Channel 4's New Show Wants People To Compete To Win Plastic Surgery
We've seen some questionable reality shows in our time, but Channel 4's upcoming series The Surjury takes the biscuit.
The concept? Contestants will try to bag plastic surgery they couldn't usually afford for free by pledging their case on TV. Yep, really.
The aim is to convince a jury of strangers to approve of their surgery dreams - but they will only be allowed to go ahead and get their 'perfect' body if 75 per cent say yes.
Hosted by Caroline Flack, the show - which is set to air in 2020 - will bankroll the winning contestants' procedures, and film their transformation.

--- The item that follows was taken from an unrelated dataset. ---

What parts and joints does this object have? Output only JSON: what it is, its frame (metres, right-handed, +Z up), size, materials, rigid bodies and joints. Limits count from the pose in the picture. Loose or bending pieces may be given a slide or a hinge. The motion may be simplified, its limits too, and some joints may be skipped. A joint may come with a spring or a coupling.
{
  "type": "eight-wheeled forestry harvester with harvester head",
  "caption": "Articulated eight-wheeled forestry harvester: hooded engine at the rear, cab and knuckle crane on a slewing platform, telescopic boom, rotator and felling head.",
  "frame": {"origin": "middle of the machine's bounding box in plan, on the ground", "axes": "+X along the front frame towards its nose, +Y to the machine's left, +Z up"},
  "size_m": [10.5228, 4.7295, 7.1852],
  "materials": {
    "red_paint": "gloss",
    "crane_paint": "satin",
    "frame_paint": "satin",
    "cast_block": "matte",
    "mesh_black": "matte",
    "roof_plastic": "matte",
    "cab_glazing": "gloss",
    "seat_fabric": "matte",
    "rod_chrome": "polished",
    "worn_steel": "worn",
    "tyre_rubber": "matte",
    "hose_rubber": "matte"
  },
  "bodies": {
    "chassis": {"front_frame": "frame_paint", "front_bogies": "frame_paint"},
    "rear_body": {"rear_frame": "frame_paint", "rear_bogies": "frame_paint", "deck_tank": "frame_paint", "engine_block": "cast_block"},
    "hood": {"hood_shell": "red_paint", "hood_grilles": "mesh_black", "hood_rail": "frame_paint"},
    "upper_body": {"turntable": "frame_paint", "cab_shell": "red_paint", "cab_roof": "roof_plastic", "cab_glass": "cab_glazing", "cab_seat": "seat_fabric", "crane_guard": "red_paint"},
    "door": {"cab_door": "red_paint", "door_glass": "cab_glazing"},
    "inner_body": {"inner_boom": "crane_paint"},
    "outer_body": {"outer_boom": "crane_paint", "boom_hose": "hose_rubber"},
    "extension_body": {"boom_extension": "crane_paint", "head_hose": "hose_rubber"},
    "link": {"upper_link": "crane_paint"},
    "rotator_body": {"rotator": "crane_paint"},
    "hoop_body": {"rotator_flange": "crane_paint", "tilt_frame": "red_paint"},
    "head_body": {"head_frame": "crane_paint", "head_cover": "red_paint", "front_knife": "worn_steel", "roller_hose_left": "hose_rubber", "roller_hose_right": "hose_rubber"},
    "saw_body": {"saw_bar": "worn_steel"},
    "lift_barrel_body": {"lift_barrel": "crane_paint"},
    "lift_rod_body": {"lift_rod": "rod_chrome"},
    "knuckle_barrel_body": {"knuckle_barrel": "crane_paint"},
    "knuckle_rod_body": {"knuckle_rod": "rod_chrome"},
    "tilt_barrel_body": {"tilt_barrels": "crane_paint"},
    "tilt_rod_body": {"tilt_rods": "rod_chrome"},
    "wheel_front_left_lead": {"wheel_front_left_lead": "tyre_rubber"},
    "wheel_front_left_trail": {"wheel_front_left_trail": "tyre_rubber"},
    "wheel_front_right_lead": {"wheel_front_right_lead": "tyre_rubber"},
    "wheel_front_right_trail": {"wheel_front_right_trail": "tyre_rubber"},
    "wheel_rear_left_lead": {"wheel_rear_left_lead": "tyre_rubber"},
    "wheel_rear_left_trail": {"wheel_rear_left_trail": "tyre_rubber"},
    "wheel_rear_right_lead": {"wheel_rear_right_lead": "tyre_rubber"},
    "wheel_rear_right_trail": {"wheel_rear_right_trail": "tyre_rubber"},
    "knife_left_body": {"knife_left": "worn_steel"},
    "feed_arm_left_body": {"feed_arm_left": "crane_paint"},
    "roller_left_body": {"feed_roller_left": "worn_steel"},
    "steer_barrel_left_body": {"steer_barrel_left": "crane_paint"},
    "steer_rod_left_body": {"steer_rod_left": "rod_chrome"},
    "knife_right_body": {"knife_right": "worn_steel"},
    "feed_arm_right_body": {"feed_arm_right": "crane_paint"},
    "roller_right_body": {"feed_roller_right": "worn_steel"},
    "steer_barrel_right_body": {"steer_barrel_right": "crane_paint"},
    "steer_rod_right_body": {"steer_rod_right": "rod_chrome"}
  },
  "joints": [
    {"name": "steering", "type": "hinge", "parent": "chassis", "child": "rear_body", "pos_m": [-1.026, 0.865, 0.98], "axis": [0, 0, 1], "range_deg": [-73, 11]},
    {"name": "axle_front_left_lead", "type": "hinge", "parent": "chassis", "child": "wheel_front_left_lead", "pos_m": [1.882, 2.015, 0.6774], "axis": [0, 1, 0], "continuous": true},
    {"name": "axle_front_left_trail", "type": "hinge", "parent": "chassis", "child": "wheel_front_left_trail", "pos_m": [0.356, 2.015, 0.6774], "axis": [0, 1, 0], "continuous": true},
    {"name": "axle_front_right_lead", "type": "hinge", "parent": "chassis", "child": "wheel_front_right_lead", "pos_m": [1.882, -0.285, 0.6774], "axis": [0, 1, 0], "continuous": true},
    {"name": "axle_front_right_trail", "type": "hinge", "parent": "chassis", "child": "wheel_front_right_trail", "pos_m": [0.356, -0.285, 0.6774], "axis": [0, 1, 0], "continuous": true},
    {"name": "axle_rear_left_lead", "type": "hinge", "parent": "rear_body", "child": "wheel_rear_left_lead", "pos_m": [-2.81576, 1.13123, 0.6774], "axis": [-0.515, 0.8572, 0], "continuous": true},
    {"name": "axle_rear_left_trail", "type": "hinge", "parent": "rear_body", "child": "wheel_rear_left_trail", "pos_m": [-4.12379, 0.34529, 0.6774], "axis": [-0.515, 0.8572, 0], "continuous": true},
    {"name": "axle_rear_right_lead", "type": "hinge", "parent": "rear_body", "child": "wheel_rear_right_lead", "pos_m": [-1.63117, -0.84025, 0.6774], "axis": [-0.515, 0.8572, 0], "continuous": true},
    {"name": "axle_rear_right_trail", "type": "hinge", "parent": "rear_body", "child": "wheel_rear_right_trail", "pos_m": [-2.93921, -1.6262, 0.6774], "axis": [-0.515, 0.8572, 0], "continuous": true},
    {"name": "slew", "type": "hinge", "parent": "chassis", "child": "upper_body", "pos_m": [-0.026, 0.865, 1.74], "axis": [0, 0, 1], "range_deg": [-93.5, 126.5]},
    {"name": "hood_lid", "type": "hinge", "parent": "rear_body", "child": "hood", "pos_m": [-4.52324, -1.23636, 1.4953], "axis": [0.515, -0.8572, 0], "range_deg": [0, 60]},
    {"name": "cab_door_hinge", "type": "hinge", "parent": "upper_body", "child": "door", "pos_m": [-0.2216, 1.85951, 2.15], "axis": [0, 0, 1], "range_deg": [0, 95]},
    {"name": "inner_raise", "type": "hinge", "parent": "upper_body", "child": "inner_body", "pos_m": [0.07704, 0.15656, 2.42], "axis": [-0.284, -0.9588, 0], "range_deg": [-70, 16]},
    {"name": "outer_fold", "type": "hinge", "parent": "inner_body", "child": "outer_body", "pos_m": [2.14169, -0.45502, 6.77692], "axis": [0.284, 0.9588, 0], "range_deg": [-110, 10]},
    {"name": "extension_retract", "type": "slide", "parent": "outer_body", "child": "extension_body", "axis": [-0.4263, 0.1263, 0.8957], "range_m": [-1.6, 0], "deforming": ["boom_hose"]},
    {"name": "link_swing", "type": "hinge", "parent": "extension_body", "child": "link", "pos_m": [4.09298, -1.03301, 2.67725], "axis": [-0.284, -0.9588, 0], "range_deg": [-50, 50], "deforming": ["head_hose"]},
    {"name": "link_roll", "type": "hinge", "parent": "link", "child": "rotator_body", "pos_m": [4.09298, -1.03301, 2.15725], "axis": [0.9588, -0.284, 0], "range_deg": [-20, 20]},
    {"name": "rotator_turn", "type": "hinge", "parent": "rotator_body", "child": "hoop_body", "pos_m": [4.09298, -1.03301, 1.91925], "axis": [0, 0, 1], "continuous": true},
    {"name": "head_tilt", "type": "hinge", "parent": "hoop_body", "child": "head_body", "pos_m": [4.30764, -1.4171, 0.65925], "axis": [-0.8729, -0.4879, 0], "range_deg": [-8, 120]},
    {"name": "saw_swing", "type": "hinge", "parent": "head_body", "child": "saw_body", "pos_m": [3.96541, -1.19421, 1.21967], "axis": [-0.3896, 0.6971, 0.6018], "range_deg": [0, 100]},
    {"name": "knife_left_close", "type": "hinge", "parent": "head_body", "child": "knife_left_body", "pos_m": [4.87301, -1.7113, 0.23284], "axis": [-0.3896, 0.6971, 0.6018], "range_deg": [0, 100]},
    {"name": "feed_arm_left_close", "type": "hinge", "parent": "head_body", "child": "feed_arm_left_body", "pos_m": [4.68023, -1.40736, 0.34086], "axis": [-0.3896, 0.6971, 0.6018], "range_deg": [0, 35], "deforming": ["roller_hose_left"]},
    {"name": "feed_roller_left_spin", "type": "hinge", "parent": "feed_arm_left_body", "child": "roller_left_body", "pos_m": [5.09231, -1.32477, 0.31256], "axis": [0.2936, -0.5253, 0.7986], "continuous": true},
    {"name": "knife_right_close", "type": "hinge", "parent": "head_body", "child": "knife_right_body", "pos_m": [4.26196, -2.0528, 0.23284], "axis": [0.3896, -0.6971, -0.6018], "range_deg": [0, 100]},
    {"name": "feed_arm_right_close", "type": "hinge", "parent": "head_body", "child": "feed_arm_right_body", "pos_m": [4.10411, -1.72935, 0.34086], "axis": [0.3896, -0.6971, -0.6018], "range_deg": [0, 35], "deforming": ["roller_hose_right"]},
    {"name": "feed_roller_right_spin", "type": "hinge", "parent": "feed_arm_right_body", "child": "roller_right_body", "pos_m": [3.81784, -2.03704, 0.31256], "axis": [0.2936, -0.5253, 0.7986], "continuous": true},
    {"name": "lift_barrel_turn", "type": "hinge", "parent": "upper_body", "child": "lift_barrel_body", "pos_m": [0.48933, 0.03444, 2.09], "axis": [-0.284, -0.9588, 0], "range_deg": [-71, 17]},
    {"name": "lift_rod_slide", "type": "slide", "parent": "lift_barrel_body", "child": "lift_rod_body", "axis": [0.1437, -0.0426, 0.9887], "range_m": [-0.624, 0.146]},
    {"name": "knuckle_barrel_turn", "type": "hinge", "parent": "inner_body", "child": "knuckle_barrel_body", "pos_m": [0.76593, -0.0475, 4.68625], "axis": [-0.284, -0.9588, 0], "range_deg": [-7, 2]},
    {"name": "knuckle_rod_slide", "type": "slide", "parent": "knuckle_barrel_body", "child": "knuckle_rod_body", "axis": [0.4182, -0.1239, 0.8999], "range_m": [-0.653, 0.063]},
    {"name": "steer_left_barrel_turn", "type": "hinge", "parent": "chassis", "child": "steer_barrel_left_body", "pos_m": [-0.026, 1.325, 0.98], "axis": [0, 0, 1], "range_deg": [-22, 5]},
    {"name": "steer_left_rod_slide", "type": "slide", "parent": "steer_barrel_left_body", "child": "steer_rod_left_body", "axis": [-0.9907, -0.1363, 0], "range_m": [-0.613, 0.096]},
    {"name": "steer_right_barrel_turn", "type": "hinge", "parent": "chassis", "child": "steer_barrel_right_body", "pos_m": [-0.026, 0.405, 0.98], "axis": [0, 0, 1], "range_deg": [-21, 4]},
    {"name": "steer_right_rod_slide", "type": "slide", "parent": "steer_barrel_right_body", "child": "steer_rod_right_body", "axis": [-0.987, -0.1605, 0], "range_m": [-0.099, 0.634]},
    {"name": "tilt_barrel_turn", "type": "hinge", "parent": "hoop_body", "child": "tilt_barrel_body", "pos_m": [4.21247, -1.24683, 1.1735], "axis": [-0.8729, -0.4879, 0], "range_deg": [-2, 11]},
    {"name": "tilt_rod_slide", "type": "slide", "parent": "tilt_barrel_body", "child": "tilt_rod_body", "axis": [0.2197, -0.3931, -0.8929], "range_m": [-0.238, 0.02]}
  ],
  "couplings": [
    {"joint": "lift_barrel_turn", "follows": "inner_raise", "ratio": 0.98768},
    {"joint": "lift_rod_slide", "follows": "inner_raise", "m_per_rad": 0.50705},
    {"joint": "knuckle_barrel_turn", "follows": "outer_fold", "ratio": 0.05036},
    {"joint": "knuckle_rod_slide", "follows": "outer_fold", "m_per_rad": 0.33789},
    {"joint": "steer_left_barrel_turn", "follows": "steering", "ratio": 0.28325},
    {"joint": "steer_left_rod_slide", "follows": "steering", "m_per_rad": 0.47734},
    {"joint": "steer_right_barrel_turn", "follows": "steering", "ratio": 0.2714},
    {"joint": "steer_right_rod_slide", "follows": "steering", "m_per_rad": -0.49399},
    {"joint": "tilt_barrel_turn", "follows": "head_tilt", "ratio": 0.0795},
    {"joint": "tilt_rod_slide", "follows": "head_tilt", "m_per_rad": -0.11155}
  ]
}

View this post on InstagramOver the Mooooooon to be hosting my first @channel4 show :heart: #thesurjury @gemflossi @styledbynana @nisha_stylist
A post shared by Caroline (@carolineflack) on
We don't know about you, but we're not sure young men or women need to be fed any more ideas about how changing their image is the route to happiness...
In Channel 4's defence, they look at the format through a rather different lens.
They say: "From bum-lifts to nose jobs, sculpted abs to breast enlargements, The Surjury allows people to explore their choices more thoroughly."
Ross McCarthy, executive producer for the show's creators Gobstopper Television, added: "This is a totally new way of doing peer-to- peer advice.
"Our pitchers will either get the surgery they've always wanted, or a massive boost in confidence when the public rules they don't need work at all!"
Hmmm. We're still dubious.
And it seems we're not the only ones, as when Love Island host Caroline shared the news of her new gig on Instagram, she got a pretty divided response.
"Over the mooooooon to be hosting my first Channel 4 show The Surjury," she wrote.
However, one follower wrote: "I'm sorry but I just can't get behind any show that treats plastic surgery like some prize to be won."
Another added: "Oh Flack I love you so! But so very concerned a programme is using a medical procedure as a prize... Ethics gone mad!"
As a third added: "The concept of this show is shocking," as a fourth despaired: "Can't believe this is what the world has come to - give the contestants some therapy instead!"
In response to the criticism, Channel 4 told Tyla: "Cosmetic surgery has become an increasingly mainstream choice in Britain. The Surjury seeks to explore why so many people feel the need to change their bodies, and whether surgery actually makes them happier.
"All contributors featured in the series have actively been seeking surgery of their own accord. This new series allows them to consult with surgical teams and then to discuss their reasons for wanting it with a panel of their peers.
"If their peers support their decision they will undergo the procedure of their choice subject to the usual surgical checks and consent processes.
"The show will neither glamorise nor condemn their choices: the aim is instead to interrogate the realities of cosmetic surgery."
They added: "Duty of care to contributors is of paramount importance and all will be independently assessed by the clinic who will carry out their procedure. They will be psychologically assessed and supported regarding their involvement in the programme."